Required work:
Copy, without any alteration, the lines from the one that includes "bpy.context.scene.collection.objects.link(empty)" up to and including the one that includes "obj.data = obj.data.copy()".

Material supplied:
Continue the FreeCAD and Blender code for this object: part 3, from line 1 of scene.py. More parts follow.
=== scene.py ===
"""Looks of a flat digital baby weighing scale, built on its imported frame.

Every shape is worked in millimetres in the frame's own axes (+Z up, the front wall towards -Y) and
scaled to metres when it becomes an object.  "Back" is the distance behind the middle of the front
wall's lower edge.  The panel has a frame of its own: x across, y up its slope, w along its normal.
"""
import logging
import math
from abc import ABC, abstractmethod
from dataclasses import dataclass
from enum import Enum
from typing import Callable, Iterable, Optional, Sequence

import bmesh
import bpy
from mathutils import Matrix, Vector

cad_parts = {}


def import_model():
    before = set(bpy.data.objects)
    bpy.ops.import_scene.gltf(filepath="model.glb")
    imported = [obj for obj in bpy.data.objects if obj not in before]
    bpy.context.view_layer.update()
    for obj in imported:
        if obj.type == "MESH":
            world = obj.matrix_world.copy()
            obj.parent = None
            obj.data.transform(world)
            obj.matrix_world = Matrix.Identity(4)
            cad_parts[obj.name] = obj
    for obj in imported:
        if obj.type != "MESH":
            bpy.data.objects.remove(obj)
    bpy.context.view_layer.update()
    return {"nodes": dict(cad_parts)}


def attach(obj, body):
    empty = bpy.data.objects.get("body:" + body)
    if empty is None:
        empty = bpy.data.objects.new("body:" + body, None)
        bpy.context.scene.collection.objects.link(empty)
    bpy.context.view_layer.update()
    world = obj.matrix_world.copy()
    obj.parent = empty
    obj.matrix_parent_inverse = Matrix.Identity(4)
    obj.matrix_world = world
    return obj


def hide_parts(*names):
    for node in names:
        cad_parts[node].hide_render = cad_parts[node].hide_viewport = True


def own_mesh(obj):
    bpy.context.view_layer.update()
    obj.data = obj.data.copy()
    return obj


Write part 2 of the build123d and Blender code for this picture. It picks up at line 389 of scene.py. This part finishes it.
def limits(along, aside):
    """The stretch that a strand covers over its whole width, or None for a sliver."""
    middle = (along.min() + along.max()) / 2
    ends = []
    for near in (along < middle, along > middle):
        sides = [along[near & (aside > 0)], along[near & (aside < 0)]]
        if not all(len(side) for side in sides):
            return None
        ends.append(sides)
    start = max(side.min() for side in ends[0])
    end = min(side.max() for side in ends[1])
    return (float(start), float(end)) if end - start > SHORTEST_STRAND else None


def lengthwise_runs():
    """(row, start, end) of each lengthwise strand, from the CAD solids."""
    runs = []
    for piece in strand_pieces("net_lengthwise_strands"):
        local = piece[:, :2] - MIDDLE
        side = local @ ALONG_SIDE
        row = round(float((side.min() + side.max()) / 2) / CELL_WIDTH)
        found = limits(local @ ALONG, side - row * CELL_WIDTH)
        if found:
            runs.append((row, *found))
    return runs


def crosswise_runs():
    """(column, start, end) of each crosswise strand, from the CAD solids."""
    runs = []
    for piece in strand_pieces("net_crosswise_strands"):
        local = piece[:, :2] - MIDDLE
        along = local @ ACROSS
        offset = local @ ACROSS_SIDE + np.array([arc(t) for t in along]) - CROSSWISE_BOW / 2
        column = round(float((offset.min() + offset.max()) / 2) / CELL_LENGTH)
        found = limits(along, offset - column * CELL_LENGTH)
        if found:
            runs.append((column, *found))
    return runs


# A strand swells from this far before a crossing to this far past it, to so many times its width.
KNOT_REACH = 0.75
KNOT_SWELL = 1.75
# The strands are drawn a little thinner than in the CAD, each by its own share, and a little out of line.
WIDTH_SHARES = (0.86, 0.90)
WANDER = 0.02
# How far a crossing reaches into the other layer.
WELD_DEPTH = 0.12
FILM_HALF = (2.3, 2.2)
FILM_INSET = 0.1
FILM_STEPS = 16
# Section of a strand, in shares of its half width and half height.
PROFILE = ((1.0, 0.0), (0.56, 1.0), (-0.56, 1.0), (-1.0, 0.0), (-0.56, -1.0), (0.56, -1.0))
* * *
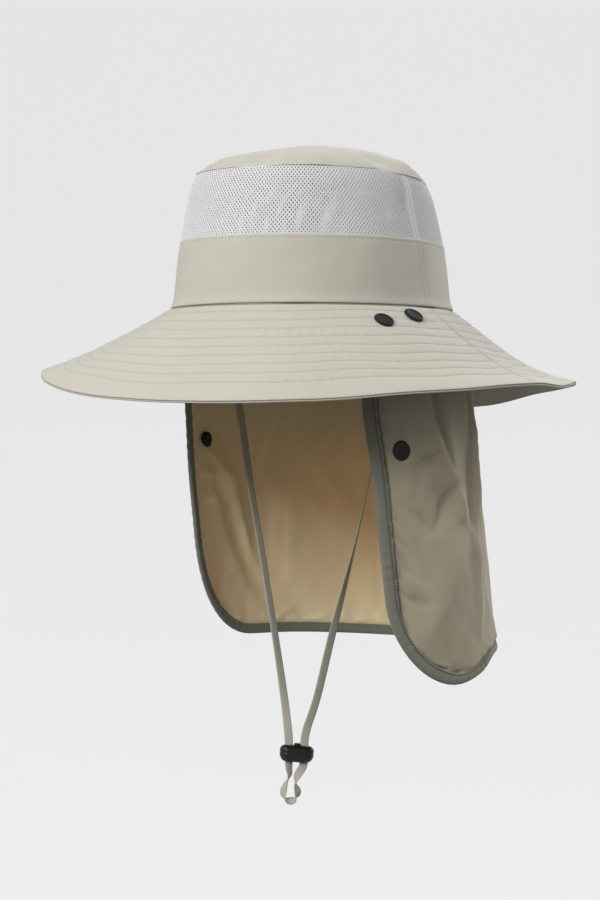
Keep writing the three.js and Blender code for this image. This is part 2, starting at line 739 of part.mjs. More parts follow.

Reply:
        bpy.context.scene.collection.objects.link(empty)
    bpy.context.view_layer.update()
    world = obj.matrix_world.copy()
    obj.parent = empty
    obj.matrix_parent_inverse = Matrix.Identity(4)
    obj.matrix_world = world
    return obj


def hide_parts(*names):
    for node in names:
        cad_parts[node].hide_render = cad_parts[node].hide_viewport = True


def own_mesh(obj):
    bpy.context.view_layer.update()
    obj.data = obj.data.copy()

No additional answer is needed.